Graham, formerly of Pittsburgh and currently living in West Chester, is a visual artist, photographer, community activist and teacher whose photographic work, installations and community-based art projects explore a complex array of social and political issues. In addition to teaching at Penn State, he is an instructor of special programs at the Barnes Foundation and a visiting instructor of graduate studies at the San Francisco Art Institute. Previously, he was a visiting professor at Haverford College and served for many years as curator-in-residence for Three Rivers Arts Festival, Pittsburgh.

During his tenure as director of photography at Manchester Craftsmen's Guild in Pittsburgh, an arts organization dedicated to the educational development of disadvantaged urban youth, he developed an afterschool photography program using innovative pilot projects merging the arts and academics. One such project led to the development of the MCG Arts Collaborative, an interactive program between public schools and community organizations. First Lady Hillary Clinton visited these projects, which were officially cited by The White House as a National Model for Education. Graham's efforts also contributed to the development of the CDC/ARI (Community Development Corporation/Arts Resource Initiative), a multi-million dollar multi-year project funded by the Ford Foundation.

Graham has been involved in and won a number of major commissions concerning social and political issues. Among these are the African/American Garden Project, a physical and cultural exchange of disadvantaged urban single mothers, an elderly African-American community, and farmers from the small farming village in Muguga, Kenya; a 1997 commission to travel to Papua New Guinea through the Fabric Workshop and Museum in Philadelphia to document the work of the Maisins, a people who have successfully blocked the efforts of foreign logging interests to win over their property rights, and have chosen to support themselves by maintaining traditional values rooted in an ancient lifestyle; and a commission from Philadelphia's Fairmont Park Art Association to address the needs of a blighted urban community with revitalization through the arts, cultural activities, and various entrepreneurial ventures.
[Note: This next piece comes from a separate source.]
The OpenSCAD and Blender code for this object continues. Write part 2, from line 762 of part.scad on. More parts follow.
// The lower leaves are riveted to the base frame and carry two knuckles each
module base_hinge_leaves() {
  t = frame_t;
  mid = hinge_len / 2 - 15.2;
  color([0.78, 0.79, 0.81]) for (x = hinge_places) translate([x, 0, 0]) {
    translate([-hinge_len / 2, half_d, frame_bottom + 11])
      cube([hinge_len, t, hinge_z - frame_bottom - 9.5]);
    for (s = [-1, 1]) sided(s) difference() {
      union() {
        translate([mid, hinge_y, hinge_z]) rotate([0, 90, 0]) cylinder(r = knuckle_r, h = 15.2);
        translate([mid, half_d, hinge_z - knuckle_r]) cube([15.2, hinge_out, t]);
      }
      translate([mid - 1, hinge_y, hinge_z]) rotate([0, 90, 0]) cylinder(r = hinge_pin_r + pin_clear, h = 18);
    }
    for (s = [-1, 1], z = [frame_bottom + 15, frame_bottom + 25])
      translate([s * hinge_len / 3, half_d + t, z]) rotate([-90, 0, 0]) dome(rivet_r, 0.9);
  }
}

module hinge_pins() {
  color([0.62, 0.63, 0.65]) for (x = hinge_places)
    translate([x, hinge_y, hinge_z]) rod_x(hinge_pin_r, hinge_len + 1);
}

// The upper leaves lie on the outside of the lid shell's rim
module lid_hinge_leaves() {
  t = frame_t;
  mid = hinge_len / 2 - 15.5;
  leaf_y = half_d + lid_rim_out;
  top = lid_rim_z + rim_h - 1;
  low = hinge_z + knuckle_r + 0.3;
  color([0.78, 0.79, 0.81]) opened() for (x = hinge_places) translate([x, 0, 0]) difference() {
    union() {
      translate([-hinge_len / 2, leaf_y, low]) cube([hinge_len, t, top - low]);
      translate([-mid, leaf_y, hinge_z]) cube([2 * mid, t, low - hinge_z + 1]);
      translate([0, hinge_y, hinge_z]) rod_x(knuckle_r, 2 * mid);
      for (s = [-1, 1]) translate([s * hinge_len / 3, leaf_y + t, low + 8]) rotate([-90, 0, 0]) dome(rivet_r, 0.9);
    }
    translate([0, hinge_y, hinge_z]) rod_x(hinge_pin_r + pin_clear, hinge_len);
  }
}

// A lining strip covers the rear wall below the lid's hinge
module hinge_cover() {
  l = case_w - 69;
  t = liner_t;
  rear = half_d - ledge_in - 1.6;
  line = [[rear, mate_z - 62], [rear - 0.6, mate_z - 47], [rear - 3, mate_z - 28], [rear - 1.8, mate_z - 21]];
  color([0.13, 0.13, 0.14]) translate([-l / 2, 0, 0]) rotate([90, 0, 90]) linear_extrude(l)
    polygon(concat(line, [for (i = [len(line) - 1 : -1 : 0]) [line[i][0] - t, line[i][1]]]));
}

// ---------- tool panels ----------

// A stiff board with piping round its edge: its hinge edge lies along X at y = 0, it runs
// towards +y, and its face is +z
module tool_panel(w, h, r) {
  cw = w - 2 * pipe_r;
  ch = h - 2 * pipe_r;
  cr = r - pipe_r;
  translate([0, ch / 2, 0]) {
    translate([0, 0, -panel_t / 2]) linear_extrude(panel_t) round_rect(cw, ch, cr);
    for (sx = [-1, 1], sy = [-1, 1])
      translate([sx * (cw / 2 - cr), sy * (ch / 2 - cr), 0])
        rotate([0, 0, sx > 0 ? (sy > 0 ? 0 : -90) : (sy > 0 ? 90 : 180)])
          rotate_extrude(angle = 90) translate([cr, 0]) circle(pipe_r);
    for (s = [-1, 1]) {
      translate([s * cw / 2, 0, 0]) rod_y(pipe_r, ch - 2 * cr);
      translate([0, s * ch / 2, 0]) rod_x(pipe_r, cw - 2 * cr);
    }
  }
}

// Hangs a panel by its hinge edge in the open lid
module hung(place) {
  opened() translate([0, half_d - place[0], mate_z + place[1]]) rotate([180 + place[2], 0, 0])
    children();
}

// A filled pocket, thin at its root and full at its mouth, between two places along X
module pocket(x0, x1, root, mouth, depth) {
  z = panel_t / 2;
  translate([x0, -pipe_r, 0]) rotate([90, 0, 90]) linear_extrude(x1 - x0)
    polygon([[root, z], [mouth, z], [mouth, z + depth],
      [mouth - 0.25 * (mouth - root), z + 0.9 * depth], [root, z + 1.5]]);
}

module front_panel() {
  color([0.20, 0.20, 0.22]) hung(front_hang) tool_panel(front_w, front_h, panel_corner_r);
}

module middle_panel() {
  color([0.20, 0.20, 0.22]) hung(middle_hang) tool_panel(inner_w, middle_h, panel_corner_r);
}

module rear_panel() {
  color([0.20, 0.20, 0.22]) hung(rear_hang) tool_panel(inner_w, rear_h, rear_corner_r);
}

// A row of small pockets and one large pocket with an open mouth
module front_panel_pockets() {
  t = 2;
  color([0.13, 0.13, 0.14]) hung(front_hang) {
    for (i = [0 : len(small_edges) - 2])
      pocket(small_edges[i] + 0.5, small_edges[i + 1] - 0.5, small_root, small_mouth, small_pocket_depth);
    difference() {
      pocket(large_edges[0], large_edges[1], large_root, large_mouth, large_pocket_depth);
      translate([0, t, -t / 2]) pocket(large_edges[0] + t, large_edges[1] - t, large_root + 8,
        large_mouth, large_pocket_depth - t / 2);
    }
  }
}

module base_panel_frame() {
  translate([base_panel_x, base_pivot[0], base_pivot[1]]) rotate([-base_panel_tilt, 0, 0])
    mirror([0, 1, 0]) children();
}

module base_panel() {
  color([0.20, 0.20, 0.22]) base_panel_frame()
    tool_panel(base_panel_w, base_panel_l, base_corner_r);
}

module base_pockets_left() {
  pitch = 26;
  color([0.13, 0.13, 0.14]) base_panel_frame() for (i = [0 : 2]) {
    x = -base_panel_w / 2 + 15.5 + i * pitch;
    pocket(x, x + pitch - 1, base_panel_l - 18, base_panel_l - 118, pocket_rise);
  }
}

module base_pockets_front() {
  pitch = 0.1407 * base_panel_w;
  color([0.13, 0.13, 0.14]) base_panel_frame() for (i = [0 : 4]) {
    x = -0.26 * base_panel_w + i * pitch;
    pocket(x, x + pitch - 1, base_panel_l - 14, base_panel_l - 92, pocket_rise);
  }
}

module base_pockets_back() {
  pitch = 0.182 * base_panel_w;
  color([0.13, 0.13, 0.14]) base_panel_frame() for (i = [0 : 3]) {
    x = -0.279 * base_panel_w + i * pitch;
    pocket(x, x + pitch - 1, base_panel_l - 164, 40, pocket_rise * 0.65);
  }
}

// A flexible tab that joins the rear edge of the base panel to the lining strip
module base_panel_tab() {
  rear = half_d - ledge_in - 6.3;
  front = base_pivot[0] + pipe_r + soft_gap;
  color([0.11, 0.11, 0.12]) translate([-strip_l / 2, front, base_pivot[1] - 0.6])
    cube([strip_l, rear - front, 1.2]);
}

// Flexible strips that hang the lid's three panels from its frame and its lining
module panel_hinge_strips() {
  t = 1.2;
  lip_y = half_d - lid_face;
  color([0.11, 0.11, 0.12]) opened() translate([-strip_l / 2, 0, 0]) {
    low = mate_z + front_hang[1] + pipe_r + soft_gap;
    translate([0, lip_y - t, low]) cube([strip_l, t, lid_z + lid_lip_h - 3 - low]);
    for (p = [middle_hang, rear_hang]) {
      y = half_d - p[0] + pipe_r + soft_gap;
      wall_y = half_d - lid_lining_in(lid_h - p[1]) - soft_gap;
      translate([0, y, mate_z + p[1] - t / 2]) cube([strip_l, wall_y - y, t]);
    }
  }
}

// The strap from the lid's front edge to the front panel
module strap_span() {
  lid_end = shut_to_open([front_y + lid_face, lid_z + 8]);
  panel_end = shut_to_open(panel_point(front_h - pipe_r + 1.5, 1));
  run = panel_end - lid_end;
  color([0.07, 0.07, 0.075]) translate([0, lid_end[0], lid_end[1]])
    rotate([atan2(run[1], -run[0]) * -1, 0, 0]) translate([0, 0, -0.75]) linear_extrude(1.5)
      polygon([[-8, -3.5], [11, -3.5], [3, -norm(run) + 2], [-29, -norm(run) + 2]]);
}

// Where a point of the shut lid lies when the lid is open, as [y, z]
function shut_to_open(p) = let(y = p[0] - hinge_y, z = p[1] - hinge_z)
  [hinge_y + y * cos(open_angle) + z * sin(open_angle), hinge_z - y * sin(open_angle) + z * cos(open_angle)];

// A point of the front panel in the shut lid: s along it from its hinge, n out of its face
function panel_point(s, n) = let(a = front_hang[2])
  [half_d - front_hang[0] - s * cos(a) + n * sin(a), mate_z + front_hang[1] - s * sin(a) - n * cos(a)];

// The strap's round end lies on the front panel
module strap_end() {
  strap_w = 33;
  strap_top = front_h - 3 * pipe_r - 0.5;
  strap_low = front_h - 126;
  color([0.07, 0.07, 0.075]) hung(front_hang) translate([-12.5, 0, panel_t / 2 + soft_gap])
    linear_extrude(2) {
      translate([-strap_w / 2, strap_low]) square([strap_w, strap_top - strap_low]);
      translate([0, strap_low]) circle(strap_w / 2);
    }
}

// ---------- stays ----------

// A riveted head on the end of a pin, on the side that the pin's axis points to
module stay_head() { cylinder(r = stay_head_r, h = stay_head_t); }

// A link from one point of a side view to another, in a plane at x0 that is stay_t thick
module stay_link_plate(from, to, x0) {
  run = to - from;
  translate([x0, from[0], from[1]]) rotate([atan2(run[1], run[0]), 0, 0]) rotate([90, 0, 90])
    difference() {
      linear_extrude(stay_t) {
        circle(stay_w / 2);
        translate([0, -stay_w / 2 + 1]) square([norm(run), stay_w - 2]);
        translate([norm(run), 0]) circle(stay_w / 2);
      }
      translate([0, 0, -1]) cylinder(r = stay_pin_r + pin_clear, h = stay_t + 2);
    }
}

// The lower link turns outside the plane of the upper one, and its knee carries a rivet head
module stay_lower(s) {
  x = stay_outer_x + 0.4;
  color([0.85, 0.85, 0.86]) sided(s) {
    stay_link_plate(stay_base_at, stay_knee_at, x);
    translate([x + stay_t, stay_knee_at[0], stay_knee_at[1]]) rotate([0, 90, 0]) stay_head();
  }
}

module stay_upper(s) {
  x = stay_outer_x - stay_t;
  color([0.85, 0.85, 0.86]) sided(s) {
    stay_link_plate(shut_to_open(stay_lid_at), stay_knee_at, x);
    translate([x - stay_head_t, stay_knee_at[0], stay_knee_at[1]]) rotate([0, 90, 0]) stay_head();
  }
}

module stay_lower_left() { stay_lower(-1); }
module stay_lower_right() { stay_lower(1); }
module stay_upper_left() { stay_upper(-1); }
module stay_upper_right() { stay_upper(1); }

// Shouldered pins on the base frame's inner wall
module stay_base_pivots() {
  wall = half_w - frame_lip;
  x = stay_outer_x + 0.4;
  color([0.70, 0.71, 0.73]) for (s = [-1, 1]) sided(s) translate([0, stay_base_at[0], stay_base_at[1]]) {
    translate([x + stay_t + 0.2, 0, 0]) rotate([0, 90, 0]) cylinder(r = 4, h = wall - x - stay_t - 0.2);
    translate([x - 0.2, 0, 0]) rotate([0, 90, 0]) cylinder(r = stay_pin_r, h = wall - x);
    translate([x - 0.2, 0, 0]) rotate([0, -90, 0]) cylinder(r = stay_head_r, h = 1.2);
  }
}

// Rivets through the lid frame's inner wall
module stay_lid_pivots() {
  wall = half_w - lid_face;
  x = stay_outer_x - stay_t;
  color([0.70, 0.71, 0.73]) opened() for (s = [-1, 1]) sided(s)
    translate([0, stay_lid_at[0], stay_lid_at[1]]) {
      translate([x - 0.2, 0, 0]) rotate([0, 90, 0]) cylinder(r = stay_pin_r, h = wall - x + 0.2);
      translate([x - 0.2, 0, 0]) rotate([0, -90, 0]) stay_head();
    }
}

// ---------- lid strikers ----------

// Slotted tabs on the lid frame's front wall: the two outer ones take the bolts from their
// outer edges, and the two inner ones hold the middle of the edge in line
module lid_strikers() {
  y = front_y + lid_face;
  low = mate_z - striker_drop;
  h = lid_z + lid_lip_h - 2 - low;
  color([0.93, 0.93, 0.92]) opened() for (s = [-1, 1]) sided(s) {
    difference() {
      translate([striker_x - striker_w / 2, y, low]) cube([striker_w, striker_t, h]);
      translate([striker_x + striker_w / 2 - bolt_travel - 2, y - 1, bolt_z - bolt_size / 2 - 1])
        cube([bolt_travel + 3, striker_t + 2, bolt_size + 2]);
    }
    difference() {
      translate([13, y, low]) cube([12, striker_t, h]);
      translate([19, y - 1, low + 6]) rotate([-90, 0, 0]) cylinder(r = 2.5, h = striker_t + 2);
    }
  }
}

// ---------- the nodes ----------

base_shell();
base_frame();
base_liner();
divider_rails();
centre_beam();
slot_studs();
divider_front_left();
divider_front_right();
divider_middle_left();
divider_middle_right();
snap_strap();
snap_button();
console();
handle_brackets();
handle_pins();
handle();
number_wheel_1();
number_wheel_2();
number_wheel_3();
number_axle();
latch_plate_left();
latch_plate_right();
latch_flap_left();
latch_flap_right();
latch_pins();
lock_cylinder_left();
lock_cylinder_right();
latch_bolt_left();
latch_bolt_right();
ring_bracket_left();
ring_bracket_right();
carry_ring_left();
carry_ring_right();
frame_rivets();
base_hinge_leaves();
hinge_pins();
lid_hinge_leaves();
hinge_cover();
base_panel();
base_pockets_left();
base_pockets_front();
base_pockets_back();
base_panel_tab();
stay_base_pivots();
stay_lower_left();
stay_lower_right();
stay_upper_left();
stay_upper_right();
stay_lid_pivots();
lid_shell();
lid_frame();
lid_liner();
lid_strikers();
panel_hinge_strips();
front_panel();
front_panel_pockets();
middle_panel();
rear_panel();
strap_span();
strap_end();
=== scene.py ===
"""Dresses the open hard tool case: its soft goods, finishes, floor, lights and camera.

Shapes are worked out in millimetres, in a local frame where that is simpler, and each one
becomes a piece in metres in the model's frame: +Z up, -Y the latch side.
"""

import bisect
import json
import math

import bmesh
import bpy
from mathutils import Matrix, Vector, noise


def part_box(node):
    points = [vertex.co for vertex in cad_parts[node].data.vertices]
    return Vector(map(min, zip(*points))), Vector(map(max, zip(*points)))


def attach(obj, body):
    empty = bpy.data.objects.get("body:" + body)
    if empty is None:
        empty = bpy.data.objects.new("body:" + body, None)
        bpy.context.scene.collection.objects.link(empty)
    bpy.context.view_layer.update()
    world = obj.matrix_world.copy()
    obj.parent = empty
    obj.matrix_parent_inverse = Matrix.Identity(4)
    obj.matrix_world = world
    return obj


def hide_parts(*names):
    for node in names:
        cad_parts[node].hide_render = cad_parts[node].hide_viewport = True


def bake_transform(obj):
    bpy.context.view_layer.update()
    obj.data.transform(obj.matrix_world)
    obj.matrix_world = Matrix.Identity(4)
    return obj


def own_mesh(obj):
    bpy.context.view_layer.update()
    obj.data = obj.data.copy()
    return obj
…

Most recently, Graham was awarded a Pew Fellowship in the Arts and a National Endowment for the Arts/Pew Charitable Trust Travel Grant for travels to Ghana. He is a three-time Pennsylvania Council on the Arts Fellowship recipient and has also been nominated as a DuPont Fellow and for the Cal Arts–Alpert Award in the Arts.

Graham's work is included in the permanent collections of the Museum of African American History in Detroit; the Smithsonian Institution in Washington, D.C.; the Philadelphia Museum of Art; the Delaware Museum of Art; and the Addison Gallery of American Art in Andover, Mass.
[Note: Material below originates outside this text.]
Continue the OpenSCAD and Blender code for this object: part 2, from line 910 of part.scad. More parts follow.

An open call for nominations for the 2005 Governor's Awards for the Arts was issued to arts organizations, artists, arts patrons, elected officials and members of the public. A panel composed of current and past members of the Pennsylvania Council on the Arts reviewed the nominations and made their recommendations to Governor Rendell. Other 2005 honorees include mezzo-soprano Marilyn Horne and Newberry Award-winning author Lloyd Alexander. Past recipients of the Artist of the Year Award include pianist Lang Lang; conductor and composer Andre Previn; dancer LaVaughn Robinson; poet Gerald Stern; architects Robert Venturi and Denise Scott Brown; sculptor Thaddeus Mosely; ceramist Rudolph Staffel; and Freedom Theatre founder John Allen Jr.